Battle of the etymologists

The verb MariE püč́kampəčkäm ‘cut off’ is funny. In the Uralisches etymologisches Wörterbuch (367) the word is derived from a supposed Proto-Uralic *pečkä‑ (päčkä‑) ‘to cut’ on the basis of North Saami bæsˈkedi‑ ‘cut hair or wool off’ and Mordvin E M pečke ‘cut off, chop off’. Bereczki upholds this etymology in his Etymologisches Wörterbuch des Tscheremissischen (Mari) without mentioning any alternatives.

On the other hand, Fedotov in his Этимологический словарь чувашского языка (I 409) etymologizes Chuvash păčkă ‘saw’ on the basis of Turkic – namely the widespread *pïčak/bičäk ‘knife’ – and claims (again without mentioning any alternative) that MariW pəčkäm is a borrowing from Chuvash. Who is right here?

There is only one Uralic etymology in Bereczki where *pe‑ gives MariE pü‑, namely püńč́ö ‘pine’ < *penčä (UEW 727). Otherwise pü- in Mari is normally from *pä‑, e.g. pükš ‘hazelnut’ < *päškз (UEW 726–7). However, if we assume that the Proto-Uralic form was *päčkä, that would conflict with the Mordvinic forms, as Moksha Mordvin usually preserves PU *ä and does not raise it to e. I suppose that is why the UEW placed a question mark before the Mordvinic forms.

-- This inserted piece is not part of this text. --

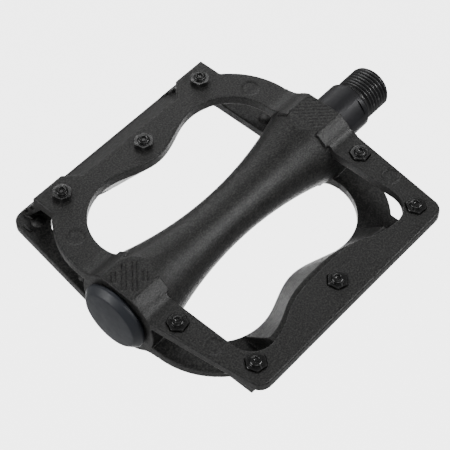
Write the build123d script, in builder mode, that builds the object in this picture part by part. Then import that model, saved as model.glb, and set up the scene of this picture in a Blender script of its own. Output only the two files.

Can derivational morphology settle the question? The frequentative of this verb is püč́keẟem, and a quick search of the Mari–English Dictionary shows that ‑eẟem is overwhelmingly found in inherited Uralic vocabulary (or at least pre-Chuvash borrowings), not Turkic loanwords. It is not exclusively so – note joɣeẟem ‘flow’ < Chuvash and tojeẟem ‘hide’ < Tatar – but I would think it probable that MariE püč́kem is inherited.

Ultimately, however, with the resemblance between the Proto-Turkic and Proto-Uralic forms, we might have to take the dreaded notion of “sound symbolism” into account here, something which usually makes me want to drop the question entirely, leaving it for someone else with a greater gift for linguistics.